### Your task
Print the whole listing exactly.

[start]

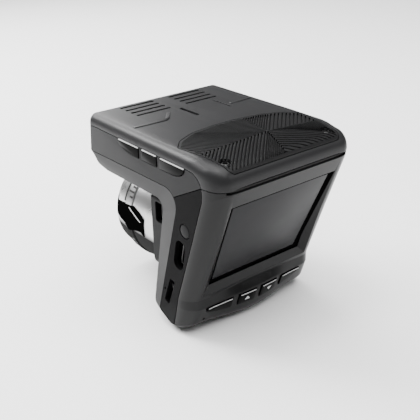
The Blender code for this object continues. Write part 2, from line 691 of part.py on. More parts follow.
def make_electronics():
    block("main_board", (-27, -48, -10.4), (27, 20, -8.8), BODY, "board_green")
    radar = add_mesh("radar_horn", horn("radar_horn", 1.0), BODY, "steel")
    cut(radar, add_mesh("horn_mouth", horn("horn_mouth", 0.0), CUTTERS))
    block("radar_module", (-20, -17, -19.4), (-2, -4.6, -11.2), BODY, "steel")
    block("laser_receiver", (12, 10, -19.8), (22, 22, -11.0), BODY, "black_plastic", 0.6)
    block("gps_antenna", (-24, -15, -8.4), (-6, 3, -4.2), BODY, "ceramic")
    block("processor_shield", (2, -16, -8.4), (24, 4, -6.2), BODY, "steel")
    speaker = [(0, 2.6), (7.5, 1.8), (11.4, 3.9), (13.0, 3.9), (13.0, 1.2), (9.0, 0), (0, 0)]
    turned("speaker", speaker, (0, -36, -8.3), (0, 0, 1), BODY, "black_plastic")
    cell = [(0, 18), (3.4, 18), (3.4, 0), (0, 0)]
    turned("supercapacitor", cell, (-9, -23.6, -66), (1, 0, 0), BODY, "black_plastic")
    rod("microphone", 2.0, (-24.6, -31.5, -69.0), (0, 1, 0), 2.4, BODY, "steel")


# ---------------------------------------------------------------- build
def clear_scene():
    for thing in list(bpy.data.objects):
        bpy.data.objects.remove(thing)


def main():
    clear_scene()
    bpy.context.scene.collection.children.link(BODY)
    bpy.context.scene.collection.children.link(CUTTERS)
    body_form("body_form", 0, CUTTERS)
    hollow = body_form("hollow_form", WALL, CUTTERS)
    proud = body_form("proud_form", -0.5, CUTTERS)
    clearance = body_form("clearance_form", -GAP, CUTTERS)
    make_top_cover(hollow)
    make_grille(hollow)
    make_frame(hollow)
    make_panels()
    make_ports()
    make_bezel(hollow, proud)
    make_display()
    make_lower_housing(hollow)
    make_lens_housing(clearance)
    make_lens()
    make_electronics()
    for name in ("top_cover", "middle_frame", "lower_housing", "rear_bezel", "lens_housing"):
        weld(bpy.data.objects[name])


main()
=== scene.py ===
"""Looks for the combined radar detector and dash camera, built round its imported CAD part."""
import json
import math

import bmesh
import bpy
from mathutils import Matrix, Vector

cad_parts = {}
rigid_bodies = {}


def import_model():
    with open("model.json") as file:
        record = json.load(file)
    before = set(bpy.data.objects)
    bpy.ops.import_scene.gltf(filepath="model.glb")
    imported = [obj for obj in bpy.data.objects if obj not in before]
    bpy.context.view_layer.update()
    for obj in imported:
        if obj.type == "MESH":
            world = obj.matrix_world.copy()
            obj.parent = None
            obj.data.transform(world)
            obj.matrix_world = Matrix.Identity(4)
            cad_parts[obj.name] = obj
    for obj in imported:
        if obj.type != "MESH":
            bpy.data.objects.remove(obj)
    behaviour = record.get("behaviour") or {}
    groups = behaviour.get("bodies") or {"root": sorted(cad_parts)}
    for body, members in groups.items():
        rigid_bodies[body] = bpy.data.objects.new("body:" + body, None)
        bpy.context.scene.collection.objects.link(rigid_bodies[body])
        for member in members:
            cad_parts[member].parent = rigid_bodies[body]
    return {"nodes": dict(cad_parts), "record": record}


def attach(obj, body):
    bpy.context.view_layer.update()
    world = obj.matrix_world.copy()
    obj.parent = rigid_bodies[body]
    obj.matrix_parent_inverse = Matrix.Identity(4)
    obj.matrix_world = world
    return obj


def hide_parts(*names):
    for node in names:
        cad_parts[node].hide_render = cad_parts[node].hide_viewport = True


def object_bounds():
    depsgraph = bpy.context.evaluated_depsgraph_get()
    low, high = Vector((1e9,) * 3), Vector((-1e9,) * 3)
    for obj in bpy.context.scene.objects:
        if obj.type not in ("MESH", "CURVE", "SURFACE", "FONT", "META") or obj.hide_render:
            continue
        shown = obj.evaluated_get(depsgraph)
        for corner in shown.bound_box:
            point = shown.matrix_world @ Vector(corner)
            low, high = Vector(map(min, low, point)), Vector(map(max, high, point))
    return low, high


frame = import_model()
CAD_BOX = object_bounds()
MM = 0.001

# ---------------------------------------------------------------- driving sizes, in millimetres
HALF_WIDTH = 33.1
REAR_Y = -56.4
SLAB_BOTTOM = -22.5
UPPER_SEAM = -4.5
LOWER_SEAM = -15.5
WALL = 2.0
GAP = 0.3
PANEL_IN = 30.8
GROOVE_DEPTH = 0.75
LENS_Z = -46.7
LENS_R = 23.4
LENS_RIM_Y = 26.8
HOUSING_FRONT_Y = -11.4
HOUSING_HALF = 29.6
GLASS_TOP = (25.5, -53.9, -16.2)
GLASS_LOW = (22.8, -37.6, -53.7)
MOUTH_LOW = (27.0, -38.4, -57.9)
LIP_TILT = math.radians(12)


def low_seam(y):
    """Height of the lower split line on the side."""
    return -14.8 - 0.0116 * (y + 34.8)


# The body is one lofted form. Each row is a corner of its side outline:
# centre line (y, z, r), side edge (y, z, r), side face (y, z, r),
# how far the edge rounding reaches in x, and 1 for an arc or 0 for a chamfer.
BODY_ROWS = [
    ((25.9, 0, 2.2), (25.9, 0, 2.2), (23.7, UPPER_SEAM, 0), 3.4, 1),
    ((26.8, LOWER_SEAM, 1.2), (26.8, LOWER_SEAM, 1.2), (25.2, low_seam(25.2), 0), 3.0, 1),
    ((23.6, SLAB_BOTTOM, 1.0), (23.6, SLAB_BOTTOM, 1.0), (22.8, low_seam(22.8), 0), 3.0, 0.6),
    ((17.0, SLAB_BOTTOM, 0), (17.0, SLAB_BOTTOM, 0), (16.5, low_seam(16.5), 0), 2.0, 0),
    ((-22.3, SLAB_BOTTOM, 4.0), (-22.3, SLAB_BOTTOM, 4.0), (-34.8, low_seam(-34.8), 6.5), 2.0, 0),
    ((-12.1, -70.6, 3.0), (-12.1, -70.6, 3.0), (-18.2, -70.5, 1.5), 2.0, 0),
    ((-21.0, -76.2, 4.0), (-21.0, -75.5, 4.0), (-26.6, -73.2, 0), 3.0, 0.6),
    ((-36.5, -76.2, 7.0), (-34.2, -73.8, 6.0), (-28.0, -72.8, 0), 6.6, 1),
    ((-40.6, -62.4, 2.0), (-38.1, -63.6, 2.0), (-30.4, -63.4, 0), 7.0, 1),
    ((-38.2, -58.6, 1.0), (-37.8, -59.8, 1.0), (-31.3, -59.4, 0), 7.0, 1),
    ((-46.9, -35.0, 0), (-46.9, -35.0, 0), (-41.2, -32.0, 14.0), 7.5, 1),
    ((-56.1, -10.3, 1.0), (-56.1, -10.3, 1.0), (-47.4, -14.0, 0), 7.0, 1),
    ((REAR_Y, -1.7, 6.0), (REAR_Y, -1.9, 6.0), (-48.2, -4.6, 6.5), 6.0, 1),
    ((-42.0, 0, 40.0), (-42.0, 0, 40.0), (-36.0, UPPER_SEAM, 1.0), 3.8, 1),
    ((-22.0, 0, 0), (-22.0, 0, 0), (-22.0, UPPER_SEAM, 0), 3.2, 1),
]
ARC_STEPS = 8
QUARTER = ARC_STEPS // 4
EDGE_STEPS = 10
CROWN_STEPS = 10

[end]

### Written response
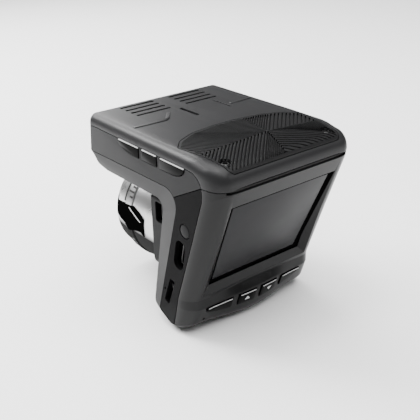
The Blender code for this object continues. Write part 2, from line 691 of part.py on. More parts follow.
def make_electronics():
    block("main_board", (-27, -48, -10.4), (27, 20, -8.8), BODY, "board_green")
    radar = add_mesh("radar_horn", horn("radar_horn", 1.0), BODY, "steel")
    cut(radar, add_mesh("horn_mouth", horn("horn_mouth", 0.0), CUTTERS))
    block("radar_module", (-20, -17, -19.4), (-2, -4.6, -11.2), BODY, "steel")
    block("laser_receiver", (12, 10, -19.8), (22, 22, -11.0), BODY, "black_plastic", 0.6)
    block("gps_antenna", (-24, -15, -8.4), (-6, 3, -4.2), BODY, "ceramic")
    block("processor_shield", (2, -16, -8.4), (24, 4, -6.2), BODY, "steel")
    speaker = [(0, 2.6), (7.5, 1.8), (11.4, 3.9), (13.0, 3.9), (13.0, 1.2), (9.0, 0), (0, 0)]
    turned("speaker", speaker, (0, -36, -8.3), (0, 0, 1), BODY, "black_plastic")
    cell = [(0, 18), (3.4, 18), (3.4, 0), (0, 0)]
    turned("supercapacitor", cell, (-9, -23.6, -66), (1, 0, 0), BODY, "black_plastic")
    rod("microphone", 2.0, (-24.6, -31.5, -69.0), (0, 1, 0), 2.4, BODY, "steel")


# ---------------------------------------------------------------- build
def clear_scene():
    for thing in list(bpy.data.objects):
        bpy.data.objects.remove(thing)


def main():
    clear_scene()
    bpy.context.scene.collection.children.link(BODY)
    bpy.context.scene.collection.children.link(CUTTERS)
    body_form("body_form", 0, CUTTERS)
    hollow = body_form("hollow_form", WALL, CUTTERS)
    proud = body_form("proud_form", -0.5, CUTTERS)
    clearance = body_form("clearance_form", -GAP, CUTTERS)
    make_top_cover(hollow)
    make_grille(hollow)
    make_frame(hollow)
    make_panels()
    make_ports()
    make_bezel(hollow, proud)
    make_display()
    make_lower_housing(hollow)
    make_lens_housing(clearance)
    make_lens()
    make_electronics()
    for name in ("top_cover", "middle_frame", "lower_housing", "rear_bezel", "lens_housing"):
        weld(bpy.data.objects[name])


main()
=== scene.py ===
"""Looks for the combined radar detector and dash camera, built round its imported CAD part."""
import json
import math

import bmesh
import bpy
from mathutils import Matrix, Vector

cad_parts = {}
rigid_bodies = {}


def import_model():
    with open("model.json") as file:
        record = json.load(file)
    before = set(bpy.data.objects)
    bpy.ops.import_scene.gltf(filepath="model.glb")
    imported = [obj for obj in bpy.data.objects if obj not in before]
    bpy.context.view_layer.update()
    for obj in imported:
        if obj.type == "MESH":
            world = obj.matrix_world.copy()
            obj.parent = None
            obj.data.transform(world)
            obj.matrix_world = Matrix.Identity(4)
            cad_parts[obj.name] = obj
    for obj in imported:
        if obj.type != "MESH":
            bpy.data.objects.remove(obj)
    behaviour = record.get("behaviour") or {}
    groups = behaviour.get("bodies") or {"root": sorted(cad_parts)}
    for body, members in groups.items():
        rigid_bodies[body] = bpy.data.objects.new("body:" + body, None)
        bpy.context.scene.collection.objects.link(rigid_bodies[body])
        for member in members:
            cad_parts[member].parent = rigid_bodies[body]
    return {"nodes": dict(cad_parts), "record": record}


def attach(obj, body):
    bpy.context.view_layer.update()
    world = obj.matrix_world.copy()
    obj.parent = rigid_bodies[body]
    obj.matrix_parent_inverse = Matrix.Identity(4)
    obj.matrix_world = world
    return obj


def hide_parts(*names):
    for node in names:
        cad_parts[node].hide_render = cad_parts[node].hide_viewport = True


def object_bounds():
    depsgraph = bpy.context.evaluated_depsgraph_get()
    low, high = Vector((1e9,) * 3), Vector((-1e9,) * 3)
    for obj in bpy.context.scene.objects:
        if obj.type not in ("MESH", "CURVE", "SURFACE", "FONT", "META") or obj.hide_render:
            continue
        shown = obj.evaluated_get(depsgraph)
        for corner in shown.bound_box:
            point = shown.matrix_world @ Vector(corner)
            low, high = Vector(map(min, low, point)), Vector(map(max, high, point))
    return low, high


frame = import_model()
CAD_BOX = object_bounds()
MM = 0.001

# ---------------------------------------------------------------- driving sizes, in millimetres
HALF_WIDTH = 33.1
REAR_Y = -56.4
SLAB_BOTTOM = -22.5
UPPER_SEAM = -4.5
LOWER_SEAM = -15.5
WALL = 2.0
GAP = 0.3
PANEL_IN = 30.8
GROOVE_DEPTH = 0.75
LENS_Z = -46.7
LENS_R = 23.4
LENS_RIM_Y = 26.8
HOUSING_FRONT_Y = -11.4
HOUSING_HALF = 29.6
GLASS_TOP = (25.5, -53.9, -16.2)
GLASS_LOW = (22.8, -37.6, -53.7)
MOUTH_LOW = (27.0, -38.4, -57.9)
LIP_TILT = math.radians(12)


def low_seam(y):
    """Height of the lower split line on the side."""
    return -14.8 - 0.0116 * (y + 34.8)


# The body is one lofted form. Each row is a corner of its side outline:
# centre line (y, z, r), side edge (y, z, r), side face (y, z, r),
# how far the edge rounding reaches in x, and 1 for an arc or 0 for a chamfer.
BODY_ROWS = [
    ((25.9, 0, 2.2), (25.9, 0, 2.2), (23.7, UPPER_SEAM, 0), 3.4, 1),
    ((26.8, LOWER_SEAM, 1.2), (26.8, LOWER_SEAM, 1.2), (25.2, low_seam(25.2), 0), 3.0, 1),
    ((23.6, SLAB_BOTTOM, 1.0), (23.6, SLAB_BOTTOM, 1.0), (22.8, low_seam(22.8), 0), 3.0, 0.6),
    ((17.0, SLAB_BOTTOM, 0), (17.0, SLAB_BOTTOM, 0), (16.5, low_seam(16.5), 0), 2.0, 0),
    ((-22.3, SLAB_BOTTOM, 4.0), (-22.3, SLAB_BOTTOM, 4.0), (-34.8, low_seam(-34.8), 6.5), 2.0, 0),
    ((-12.1, -70.6, 3.0), (-12.1, -70.6, 3.0), (-18.2, -70.5, 1.5), 2.0, 0),
    ((-21.0, -76.2, 4.0), (-21.0, -75.5, 4.0), (-26.6, -73.2, 0), 3.0, 0.6),
    ((-36.5, -76.2, 7.0), (-34.2, -73.8, 6.0), (-28.0, -72.8, 0), 6.6, 1),
    ((-40.6, -62.4, 2.0), (-38.1, -63.6, 2.0), (-30.4, -63.4, 0), 7.0, 1),
    ((-38.2, -58.6, 1.0), (-37.8, -59.8, 1.0), (-31.3, -59.4, 0), 7.0, 1),
    ((-46.9, -35.0, 0), (-46.9, -35.0, 0), (-41.2, -32.0, 14.0), 7.5, 1),
    ((-56.1, -10.3, 1.0), (-56.1, -10.3, 1.0), (-47.4, -14.0, 0), 7.0, 1),
    ((REAR_Y, -1.7, 6.0), (REAR_Y, -1.9, 6.0), (-48.2, -4.6, 6.5), 6.0, 1),
    ((-42.0, 0, 40.0), (-42.0, 0, 40.0), (-36.0, UPPER_SEAM, 1.0), 3.8, 1),
    ((-22.0, 0, 0), (-22.0, 0, 0), (-22.0, UPPER_SEAM, 0), 3.2, 1),
]
ARC_STEPS = 8
QUARTER = ARC_STEPS // 4
EDGE_STEPS = 10
CROWN_STEPS = 10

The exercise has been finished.